To me, it was like everything in the world froze. I heard nothing but this song, barely audible through the tv static and the room noise. People may have beeen bumping into me, or even talking to me. I don’t remember. I just remember listening intently to the soft acoustic guitar and sparse instrumental accompaniment, waiting impatiently for the end of the video when it would reveal the name of the singer and the song. I remember praying that the interference would hold off long enough to show those vital pieces of information. And then finally, blessedly, there it was:

“Fast Car”Tracy Chapman

As I remember, I went to the record store the next day and bought the tape. Whether I got it the next day or the next week is less important than the power her music had over me and the impact she had on my identity and my consciousness.

I have difficulty explaining how different life was -from a racial standpoint- back in 1988. Certainly, it was better than 1968. But the 2008 Post-Obama America makes 1988 feel in some ways like 1968.

I was raised in a very afro-centric house. Both my dad and my mom taught my sisters and I Black History beyond just slavery and the Civil Rights Movement. We knew black historical figures, inventors, political leaders, scholars, authors, and intellectuals that most white people -and even most black people- didn’t know. We were raised to have pride in our history and in ourselves. And still, being Black was very scary to me. Because of my light skin, most folks didn’t know that I was Black. They knew that I was something, but didn’t know what. That became a favorite game of mine. A person would ask, “What are you, anyway?” And I would respond, “What do you think?” And the person, or group of people would go through the list of possibilities. Jewish? Mexican? Italian? Central American? Greek? Cuban? Persian? I even got Black Irish once. Rarely did a person guess African American, because (in my opinion) they didn’t want to offend me. Again, this was 1988. People treated me differently after they found out that I was Black. Or more to the point, they themselves behaved differently around me. Suddenly the black jokes would stop. Suddenly the questions would start. “Why do black people talk loud?” “Why do black people sit together in the cafeteria” “Why do black people ________?” I sometimes enjoyed the status of being “the black friend” and educating nice yet naive, sometimes ignorant, sometimes racist people. A lot of the times, I preferred to be invisible, to be “white”. That is called “passing”, when a light-skinned Black passes for being white. I did that often, especially with women. Growing up in a small, racist country town, everyone knew that I was black. And so dating girls was an issue. More than one relationship was ended when the parents found out that their daughter had gone out with, or wanted to go out with the black boy. So even at college, if felt like -and it was- a big deal to tell a woman that I was black. It seems strange, even funny, to think about that now. But believe me, it was uncomfortable and life altering then.

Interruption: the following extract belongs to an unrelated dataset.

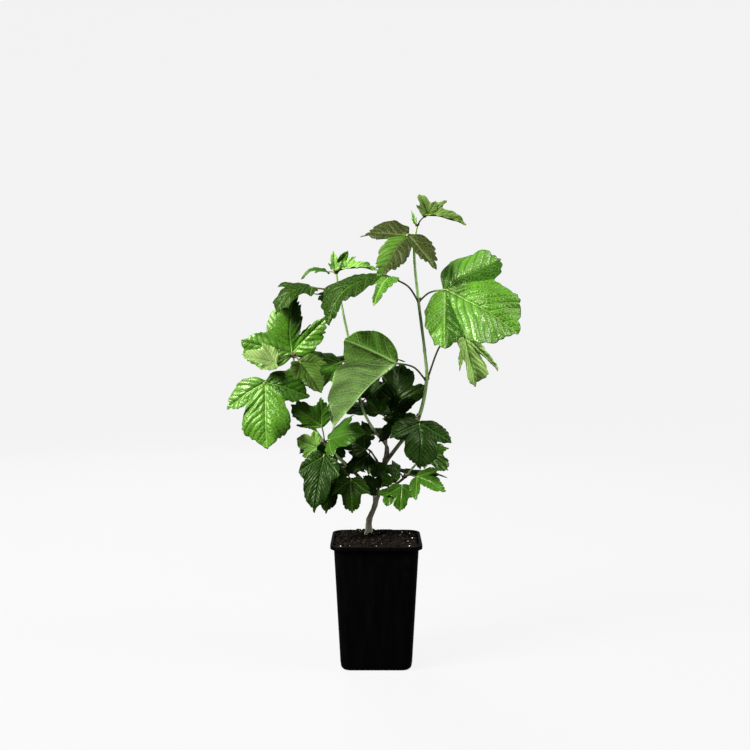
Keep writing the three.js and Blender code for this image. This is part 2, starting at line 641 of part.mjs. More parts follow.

Things began to change for me around the time of seeing this video. I had begun to take any “black” class offered by my university (there weren’t many). I got involved in the Black Student Union and other student groups protesting the university’s investments in Apartheid South Africa. My favorite band became Public Enemy. I began finding my voice, my confidence, my courage to just be my damn self. I wasn’t afraid anymore. Or at least I was a whole lot less afraid. For what felt like the first time in my life, I was feeling good.

So back to Tracy Chapman.


Album Cover

She was black. She was a woman. And she was a lesbian. In 1988, that was like the Holy Trinity of Are-Ya-Kiddin’-Me? And for me, a coffee-with-four-cream young black man terrified to even look people in the eyes, it was huge. She played a big role in my search for identity, because she herself and all of her song’s characters seemed to already have theirs. The people in the songs were all certainly dealing with troubles, tough choices, and/or demons, but they were doing it all on their own terms. Like their author, these characters were holding their heads up, saying “This is who I am, and that’s all I have to say.”

I learned from her wisdom. I was supported by her strength. I was nourished by her deep compassion, and emboldened by her self-confidence.

After seeing that video, there was no going back to who I was. And I am forever grateful for it.